Printable Version
Pronunciation: ded-beet Hear it!

Part of Speech: Noun, adjective

Meaning: 1. An idle, feckless loafer, a sponger, a lay-about, sluggard, lazy-bones, a good-for-nothing. 2. (North America) Someone who fails to pay their debts or fulfill other obligations. 3. (Australian) Someone down on their luck.

Notes: Today's compound noun seems oddly at odds with the meanings of its constituents. Deadbeats are certainly alive. which precludes them from being a single stroke of a rhythm or a policeman's round.

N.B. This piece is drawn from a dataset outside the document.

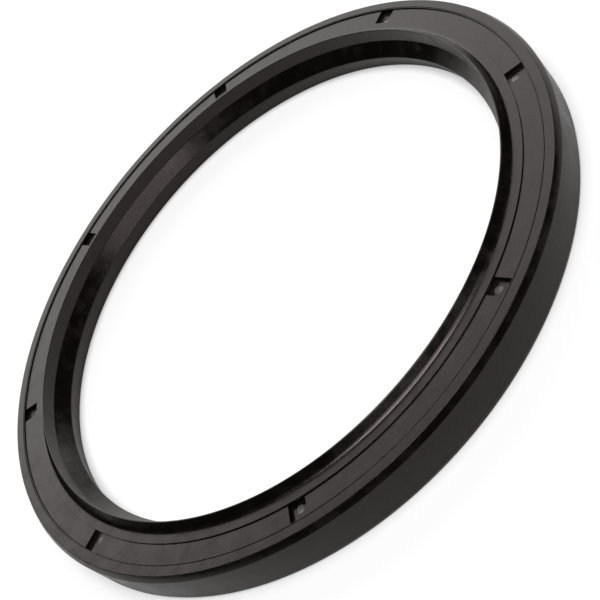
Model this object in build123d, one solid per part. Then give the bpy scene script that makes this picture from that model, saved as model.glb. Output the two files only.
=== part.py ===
from build123d import *
from math import ceil, tan
import os

# Radial shaft seal with a moulded rubber skin, a main sealing lip and a dust lip.
# Millimetres. The axis is Z. The back rim, on the oil side, stands on Z = 0, and
# the marked front face looks up, along +Z. A pocket lies on +X. Rounded edges of the
# section are drawn in flats, because a fine fillet is costly on so long a ring.

# ---- Nominal size ---------------------------------------------------------
shaft_diameter = 130.0
outside_diameter = 155.0
seal_width = 10.0

# ---- Rubber skin round the case -------------------------------------------
outer_skin = 1.0            # rubber on the outside of the case wall
face_skin = 1.4             # rubber over the flange, on the front
inner_skin = 0.7            # rubber under the flange, on the oil side
heel_skin = 0.6             # rubber under the rim of the case wall

# ---- Steel case -----------------------------------------------------------
case_thickness = 1.0
case_inner_bend = 0.5
flange_edge_rubber = 1.5    # from the foot of the dust lip to the flange's edge

# ---- Outside edges --------------------------------------------------------
front_bevel_width = 0.85
front_bevel_height = 1.4
back_bevel_width = 0.35
back_bevel_height = 1.0

# ---- Front face: shallow band with a pocket at each mould pin ---------------
band_border = 3.3           # plain face between the outside and the band
band_width = 4.4
band_depth = 0.3
pocket_count = 8
pocket_width = 4.1
pocket_film = 0.15          # rubber left over the case on the pocket floor
pin_mark_diameter = 1.9     # bare steel where the mould pin stood
pin_mark_inset = 0.7        # from the middle of the band towards the axis

# ---- Dust lip -------------------------------------------------------------
dust_lip_clearance = 0.7    # radial, off the shaft
dust_lip_rise = 1.75        # above the front face
dust_lip_tip = 0.35
dust_lip_foot = 2.25        # radial width of the lip where it meets the face
dust_lip_fillet = 1.15
dust_lip_root_depth = 1.9   # from the front face down to the root of both lips
root_fillet = 0.4

# ---- Sealing lip ----------------------------------------------------------
lip_interference = 1.8      # radial, before the shaft opens the lip
lip_edge_height = 4.5       # middle of the contact land above the back rim
lip_land = 0.3
nose_setback = 0.3          # nose end above the back rim
nose_opening = 1.2          # how far the nose flares out from the contact land
nose_width = 1.7
flex_thickness = 1.4
flex_fillet = 0.6

# ---- Garter spring --------------------------------------------------------
spring_coil_diameter = 2.6
spring_clearance = 0.05     # radial, between the coil and its groove
groove_wall = 0.8           # rubber between the groove and the lip's air side
groove_rise = 0.2           # spring centre above the contact land
groove_cover = 0.95         # back wall of the nose beyond the spring centre

# ---- Flats of rounded edges -------------------------------------------------
fillet_flat = 0.6           # longest flat of a fillet in the moulding, along the arc
bend_flat = 2.4             # longest flat of a bend in the case
coil_sides = 8              # flats round the coil's section, and round its groove

# ---- Worked out from the sizes above --------------------------------------
outside_radius = outside_diameter / 2
shaft_radius = shaft_diameter / 2
face_level = seal_width

case_radius = outside_radius - outer_skin
case_inner_radius = case_radius - case_thickness
flange_top = face_level - face_skin
flange_bottom = flange_top - case_thickness

band_outer_radius = outside_radius - band_border
band_inner_radius = band_outer_radius - band_width
band_middle_radius = (band_outer_radius + band_inner_radius) / 2
pin_mark_radius = band_middle_radius - pin_mark_inset

dust_lip_radius = shaft_radius + dust_lip_clearance
dust_lip_foot_radius = dust_lip_radius + dust_lip_foot
flange_edge_radius = dust_lip_foot_radius + flange_edge_rubber
root_level = face_level - dust_lip_root_depth

lip_radius = shaft_radius - lip_interference
land_top = lip_edge_height + lip_land / 2
land_bottom = lip_edge_height - lip_land / 2
nose_radius = lip_radius + nose_opening

groove_radius = spring_coil_diameter / 2 + spring_clearance
spring_level = lip_edge_height + groove_rise


def air_side_slope():
    """Run and rise of the sealing lip's air side, as a unit vector."""
    flank = Vector(dust_lip_radius - lip_radius, root_level - land_top)
    return flank.normalized()


def beyond_air_side(distance, level):
    """Radius at a level, on the line that lies a distance behind the lip's air side."""
    slope = air_side_slope()
    start = Vector(lip_radius, land_top) + Vector(slope.Y, -slope.X) * distance
    return start.X + (level - start.Y) * slope.X / slope.Y


def spring_radius():
    """Radius of the circle on which the garter spring lies."""
    return beyond_air_side(groove_wall + groove_radius, spring_level)


def turned(section):
    """Turn a section, drawn as radius and height, once round the axis."""
    return revolve(Plane.XZ * section, Axis.Z, 360)


def flat_ends(edge, longest):
    """Points along an edge but for its end: one for a line, and for an arc one for each flat."""
    count = ceil(edge.length / longest) if edge.geom_type == GeomType.CIRCLE else 1
    return [edge @ (step / count) for step in range(count)]


def outline(corners, longest):
    """Closed section through corners of radius, height and fillet, each fillet drawn in flats."""
    points = [(radius, height) for radius, height, _ in corners]
    fillets = [fillet for _, _, fillet in corners]
    rounded = FilletPolyline(*points, radius=fillets, close=True)
    places = [place for edge in rounded.edges() for place in flat_ends(edge, longest)]
    return make_face(Polyline(*places, close=True).edges())


def moulding_section():
    """Section of the finished moulding, with the case still counted as part of it."""
    bend_level = flange_bottom - inner_skin
    head_radius = spring_radius() + groove_cover
    tip_level = face_level + dust_lip_rise
    return outline([
        # back rim and outside
        (case_inner_radius, 0, 0),
        (outside_radius - back_bevel_width, 0, 0),
        (outside_radius, back_bevel_height, 0),
        (outside_radius, face_level - front_bevel_height, 0),
        (outside_radius - front_bevel_width, face_level, 0),
        # front face with its band
        (band_outer_radius, face_level, 0),
        (band_outer_radius, face_level - band_depth, 0),
        (band_inner_radius, face_level - band_depth, 0),
        (band_inner_radius, face_level, 0),
        # dust lip
        (dust_lip_foot_radius - dust_lip_fillet / 2, face_level, dust_lip_fillet),
        (dust_lip_radius + dust_lip_tip, tip_level, 0),
        (dust_lip_radius, tip_level, 0),
        (dust_lip_radius, root_level, root_fillet),
        # contact land and nose of the sealing lip
        (lip_radius, land_top, 0),
        (lip_radius, land_bottom, 0),
        (nose_radius, nose_setback, 0),
        (nose_radius + nose_width, nose_setback, 0),
        # back of the head, flexing part and underside of the flange; the groove,
        # cut out later, opens this back wall from the spring centre upwards
        (head_radius, spring_level, 0),
        (beyond_air_side(flex_thickness, spring_level), spring_level, 0),
        (beyond_air_side(flex_thickness, bend_level), bend_level, flex_fillet),
        (case_inner_radius, bend_level, 0),
    ], fillet_flat)


def case_section():
    """Section of the pressed steel case: a wall with a flange turned inwards."""
    outer_bend = case_inner_bend + case_thickness
    return outline([
        (case_inner_radius, heel_skin, 0),
        (case_radius, heel_skin, 0),
        (case_radius, flange_top, outer_bend),
        (flange_edge_radius, flange_top, 0),
        (flange_edge_radius, flange_bottom, 0),
        (case_inner_radius, flange_bottom, case_inner_bend),
    ], bend_flat)


def pocket_cutter():
    """Keystone block and pin for one pocket on +X."""
    floor = flange_top + pocket_film
    half_angle = pocket_width / 2 / band_middle_radius
    reach = outside_radius * 2
    ring = Circle(band_outer_radius) - Circle(band_inner_radius)
    wedge = make_face(Polyline(
        (0, 0), (reach, -reach * tan(half_angle)), (reach, reach * tan(half_angle)), close=True
    ).edges())
    keystone = extrude(Pos(0, 0, floor) * (ring & wedge), face_skin)
    pin = Pos(pin_mark_radius, 0, flange_top) * Cylinder(
        pin_mark_diameter / 2, face_skin, align=(Align.CENTER, Align.CENTER, Align.MIN)
    )
    return keystone + pin


def make_case_ring():
    return turned(case_section())


def make_garter_spring():
    coil = RegularPolygon(spring_coil_diameter / 2, coil_sides)
    return turned(Pos(spring_radius(), spring_level) * coil)


def make_rubber_body():
    groove = RegularPolygon(groove_radius, coil_sides, major_radius=False, rotation=180 / coil_sides)
    groove = Pos(spring_radius(), spring_level) * groove
    body = turned(moulding_section() - groove - case_section())
    pocket = pocket_cutter()
    for place in PolarLocations(0, pocket_count):
        body -= place * pocket
    return body


parts = {
    "rubber_body": make_rubber_body(),
    "case_ring": make_case_ring(),
    "garter_spring": make_garter_spring(),
}

os.makedirs("parts", exist_ok=True)
for name, shape in parts.items():
    export_step(shape, f"parts/{name}.step")
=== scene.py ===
"""Radial shaft seal: rubber moulding, coiled garter spring, steel case and the studio they lie in."""

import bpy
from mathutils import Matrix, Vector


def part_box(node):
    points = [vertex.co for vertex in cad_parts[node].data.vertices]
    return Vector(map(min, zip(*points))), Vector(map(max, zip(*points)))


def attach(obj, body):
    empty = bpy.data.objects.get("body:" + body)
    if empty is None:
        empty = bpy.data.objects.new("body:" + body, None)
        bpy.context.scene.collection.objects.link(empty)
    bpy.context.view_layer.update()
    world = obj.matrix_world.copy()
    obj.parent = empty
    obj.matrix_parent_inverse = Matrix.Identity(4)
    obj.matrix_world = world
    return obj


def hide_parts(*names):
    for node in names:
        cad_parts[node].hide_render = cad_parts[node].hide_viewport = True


bl_info = {
    "name": "Radial Shaft Seal",
    "version": (1, 0, 0),
    "blender": (4, 5, 0),
    "location": "View3D > Sidebar > Shaft Seal",
    "description": "Models the skin and spring of a shaft seal round its solid frame and lights it",
    "category": "Object",
}

from math import acos, atan2, cos, pi, radians, sin, sqrt, tan, tau

import bpy
from bpy.props import FloatProperty, FloatVectorProperty, IntProperty, PointerProperty
from mathutils import Quaternion, Vector

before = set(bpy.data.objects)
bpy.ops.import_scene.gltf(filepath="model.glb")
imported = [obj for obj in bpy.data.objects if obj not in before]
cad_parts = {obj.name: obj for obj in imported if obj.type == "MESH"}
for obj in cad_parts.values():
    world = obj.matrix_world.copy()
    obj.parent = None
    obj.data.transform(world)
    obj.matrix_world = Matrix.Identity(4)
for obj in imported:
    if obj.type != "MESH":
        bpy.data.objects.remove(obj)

MM = 0.001
ROOT = "root"

_, RUBBER_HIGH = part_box("rubber_body")
CASE_LOW, CASE_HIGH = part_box("case_ring")
SPRING_LOW, SPRING_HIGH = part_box("garter_spring")
COIL_DIAMETER = SPRING_HIGH.z - SPRING_LOW.z
# Middle of the spring's section, as radius and height.
COIL_CENTRE = Vector((SPRING_HIGH.x - COIL_DIAMETER / 2, (SPRING_HIGH.z + SPRING_LOW.z) / 2))

CORNER_SHARE = 0.49  # most of a side that the rounding of one corner may take
ARC_STEP = radians(14)  # turn of one step of a rounded corner
SMOOTH_ANGLE = radians(32)  # edges that bend less than this are shaded smooth
MERGE_DISTANCE = 0.001 * MM
GROOVE_STEPS = 28
POCKET_STEPS = 6
PIN_SIDES = 48
COIL_STEPS = 14  # points in one turn of the spring's wire
FLOOR_SIDES = 256
FADE_BEGIN, FADE_END = 0.25, 0.75  # shares of the floor's radius over which it melts into the backdrop
LIGHT_DISTANCE = 0.9  # metres from the seal to each softbox

# Softboxes: setting of the brightness, width, height, turn from the camera's side, and elevation.
SOFTBOXES = {
    "overhead_softbox": ("overhead_light", 0.5, 0.5, 0, radians(82)),
    "near_softbox": ("near_light", 0.75, 0.28, radians(12), radians(51)),
    "far_softbox": ("far_light", 1.3, 0.85, radians(168), radians(28)),
}


# ---- Settings -------------------------------------------------------------------------------


def length(name, description, default):
    """A length in metres, shown in the scene's unit."""
    return FloatProperty(
        name=name, description=description, default=default, unit="LENGTH", subtype="DISTANCE", precision=5
    )


def colour(name, description, default):
    """A plain colour, without alpha."""
    return FloatVectorProperty(
        name=name, description=description, default=default, size=3, min=0.0, max=1.0, subtype="COLOR"
    )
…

Deadbeatism and deadbeatness have been floated as nouns from the adjectival use of this word, but seem not to have stuck.

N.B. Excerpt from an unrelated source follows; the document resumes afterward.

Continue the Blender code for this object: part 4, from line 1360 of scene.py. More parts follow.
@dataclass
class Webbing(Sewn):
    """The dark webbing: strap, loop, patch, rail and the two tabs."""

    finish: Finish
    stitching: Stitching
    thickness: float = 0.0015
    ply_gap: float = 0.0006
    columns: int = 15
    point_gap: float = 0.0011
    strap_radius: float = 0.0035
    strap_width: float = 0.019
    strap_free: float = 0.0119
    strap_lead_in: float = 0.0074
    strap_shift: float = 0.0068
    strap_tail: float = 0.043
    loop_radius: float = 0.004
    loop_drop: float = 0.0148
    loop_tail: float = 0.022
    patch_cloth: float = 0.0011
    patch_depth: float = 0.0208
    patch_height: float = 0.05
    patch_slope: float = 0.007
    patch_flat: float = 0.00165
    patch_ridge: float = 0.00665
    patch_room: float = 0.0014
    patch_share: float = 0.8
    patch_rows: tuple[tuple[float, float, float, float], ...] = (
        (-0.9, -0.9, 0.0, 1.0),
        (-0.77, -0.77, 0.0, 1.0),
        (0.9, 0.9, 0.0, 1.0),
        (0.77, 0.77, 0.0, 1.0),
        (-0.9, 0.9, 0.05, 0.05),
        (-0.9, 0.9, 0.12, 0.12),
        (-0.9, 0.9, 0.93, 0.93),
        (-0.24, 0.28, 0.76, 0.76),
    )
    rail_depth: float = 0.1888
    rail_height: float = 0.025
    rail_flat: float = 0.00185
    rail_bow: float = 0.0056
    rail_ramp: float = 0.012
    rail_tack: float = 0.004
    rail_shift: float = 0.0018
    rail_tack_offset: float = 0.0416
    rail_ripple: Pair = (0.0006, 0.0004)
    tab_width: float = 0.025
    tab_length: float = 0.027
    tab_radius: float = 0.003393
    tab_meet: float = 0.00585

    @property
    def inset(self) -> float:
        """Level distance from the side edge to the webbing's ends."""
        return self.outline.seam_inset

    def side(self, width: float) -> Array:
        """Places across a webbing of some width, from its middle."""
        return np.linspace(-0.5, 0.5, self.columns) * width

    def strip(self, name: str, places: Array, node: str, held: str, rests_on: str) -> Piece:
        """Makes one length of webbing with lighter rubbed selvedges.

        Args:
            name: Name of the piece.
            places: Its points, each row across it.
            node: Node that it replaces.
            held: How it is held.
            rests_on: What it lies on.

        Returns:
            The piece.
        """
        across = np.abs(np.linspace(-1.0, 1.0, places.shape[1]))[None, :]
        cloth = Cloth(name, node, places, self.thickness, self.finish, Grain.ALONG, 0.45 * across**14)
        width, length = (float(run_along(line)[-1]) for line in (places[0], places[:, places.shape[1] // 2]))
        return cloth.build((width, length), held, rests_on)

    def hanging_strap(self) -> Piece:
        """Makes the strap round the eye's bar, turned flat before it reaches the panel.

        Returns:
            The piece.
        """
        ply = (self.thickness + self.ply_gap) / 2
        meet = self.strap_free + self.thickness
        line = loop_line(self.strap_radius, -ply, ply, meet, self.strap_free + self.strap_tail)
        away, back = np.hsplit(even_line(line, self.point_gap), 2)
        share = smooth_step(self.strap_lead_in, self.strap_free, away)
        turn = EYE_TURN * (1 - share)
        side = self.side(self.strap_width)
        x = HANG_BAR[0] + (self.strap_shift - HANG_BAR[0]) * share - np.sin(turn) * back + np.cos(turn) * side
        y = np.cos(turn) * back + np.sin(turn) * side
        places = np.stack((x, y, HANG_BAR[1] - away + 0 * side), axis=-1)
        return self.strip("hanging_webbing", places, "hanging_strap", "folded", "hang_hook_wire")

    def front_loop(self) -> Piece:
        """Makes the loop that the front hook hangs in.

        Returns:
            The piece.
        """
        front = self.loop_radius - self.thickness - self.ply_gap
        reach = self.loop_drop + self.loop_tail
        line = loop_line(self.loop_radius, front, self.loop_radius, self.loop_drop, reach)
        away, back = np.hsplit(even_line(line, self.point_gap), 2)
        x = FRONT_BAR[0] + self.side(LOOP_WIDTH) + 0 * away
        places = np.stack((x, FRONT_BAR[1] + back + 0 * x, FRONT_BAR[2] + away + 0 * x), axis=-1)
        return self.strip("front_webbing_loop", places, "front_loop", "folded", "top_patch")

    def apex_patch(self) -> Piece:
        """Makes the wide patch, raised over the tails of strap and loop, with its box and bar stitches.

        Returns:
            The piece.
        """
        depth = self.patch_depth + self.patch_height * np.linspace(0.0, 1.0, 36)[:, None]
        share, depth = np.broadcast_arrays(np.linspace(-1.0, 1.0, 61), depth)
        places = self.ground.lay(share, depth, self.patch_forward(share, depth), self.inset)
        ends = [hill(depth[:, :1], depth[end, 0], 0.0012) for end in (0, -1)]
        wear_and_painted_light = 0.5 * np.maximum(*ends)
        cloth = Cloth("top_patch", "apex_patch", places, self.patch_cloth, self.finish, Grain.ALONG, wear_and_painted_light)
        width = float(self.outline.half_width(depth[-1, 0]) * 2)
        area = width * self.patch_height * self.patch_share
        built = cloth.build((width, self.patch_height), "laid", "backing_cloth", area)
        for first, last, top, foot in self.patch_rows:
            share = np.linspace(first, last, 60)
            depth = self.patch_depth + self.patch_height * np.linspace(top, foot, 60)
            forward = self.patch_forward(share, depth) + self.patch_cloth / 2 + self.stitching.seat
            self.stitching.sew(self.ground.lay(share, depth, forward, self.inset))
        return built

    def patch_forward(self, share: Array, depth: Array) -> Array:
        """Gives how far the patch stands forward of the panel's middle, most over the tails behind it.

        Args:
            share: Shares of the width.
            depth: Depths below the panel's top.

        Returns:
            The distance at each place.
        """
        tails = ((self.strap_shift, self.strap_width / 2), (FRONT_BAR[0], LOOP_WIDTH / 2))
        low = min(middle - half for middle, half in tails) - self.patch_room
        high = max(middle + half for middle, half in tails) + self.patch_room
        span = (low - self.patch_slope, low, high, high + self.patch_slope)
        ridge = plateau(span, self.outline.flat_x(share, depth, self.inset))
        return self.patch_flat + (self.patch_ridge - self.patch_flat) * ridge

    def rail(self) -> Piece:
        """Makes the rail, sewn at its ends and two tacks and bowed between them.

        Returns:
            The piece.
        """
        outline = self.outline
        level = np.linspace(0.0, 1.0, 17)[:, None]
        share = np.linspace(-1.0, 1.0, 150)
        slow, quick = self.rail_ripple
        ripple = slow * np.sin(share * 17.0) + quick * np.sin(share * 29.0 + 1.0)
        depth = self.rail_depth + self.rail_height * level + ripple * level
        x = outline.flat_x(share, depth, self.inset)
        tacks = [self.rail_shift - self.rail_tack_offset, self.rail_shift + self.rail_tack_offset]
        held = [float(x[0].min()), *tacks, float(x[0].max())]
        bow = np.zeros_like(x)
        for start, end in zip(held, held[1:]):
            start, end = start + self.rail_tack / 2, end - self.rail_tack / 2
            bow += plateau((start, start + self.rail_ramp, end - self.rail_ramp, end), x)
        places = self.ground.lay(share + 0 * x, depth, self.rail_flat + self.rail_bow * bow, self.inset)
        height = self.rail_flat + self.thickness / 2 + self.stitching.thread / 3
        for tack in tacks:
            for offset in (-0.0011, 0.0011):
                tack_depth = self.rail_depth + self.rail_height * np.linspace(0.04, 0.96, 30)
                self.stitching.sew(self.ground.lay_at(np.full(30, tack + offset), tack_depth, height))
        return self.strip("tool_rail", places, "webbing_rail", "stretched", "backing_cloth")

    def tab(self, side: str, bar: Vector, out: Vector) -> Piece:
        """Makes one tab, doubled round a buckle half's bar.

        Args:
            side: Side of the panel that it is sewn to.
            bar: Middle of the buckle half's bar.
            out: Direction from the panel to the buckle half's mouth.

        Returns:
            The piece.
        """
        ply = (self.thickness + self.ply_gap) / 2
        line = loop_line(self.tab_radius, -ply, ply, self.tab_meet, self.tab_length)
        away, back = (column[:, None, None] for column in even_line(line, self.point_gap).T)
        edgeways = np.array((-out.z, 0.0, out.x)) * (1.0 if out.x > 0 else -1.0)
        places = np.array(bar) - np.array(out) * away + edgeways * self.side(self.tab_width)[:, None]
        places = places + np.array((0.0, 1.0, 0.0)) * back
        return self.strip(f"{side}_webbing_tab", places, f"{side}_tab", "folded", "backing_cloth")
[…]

In Play: The most widely used sense is the first above: "Maggie and Ruth are best friends despite the fact that Maggie is a deadbeat with no real job or home and Ruth is a successful attorney." The second sense of this word is often heard in the phrase 'deadbeat dad', a divorced husband who does not keep up with his child-support payments: "Ben Gazzi came home and is trying to make up to his daughter for being a deadbeat dad for all those years."

Word History: "I'm beat" is slang for "I'm exhausted," and "I'm dead beat" means "I'm utterly exhausted." Dead is still an adverb meaning "utterly, extremely" in such phrases as 'dead asleep', 'dead calm', 'dead drunk'. This adverb turned into an adjective, meaning "exhausted, without energy", which became a noun, meaning "someone without will power", hence "worthless". Cousins of dead are found in all Germanic languages: German tot, Dutch dood, Danish død, and Swedish död. It comes from PIE dheu-/dhou- "to faint, die", source also of Latin funus "funeral" and its adjective funeralis "related to a funeral", which English borrowed and trimmed down to funeral. Beat descended from PIE bhau- "to strike", source also of bust and beat, Russian bit' "hit, beat" and Latin fustis "stick, cudgel".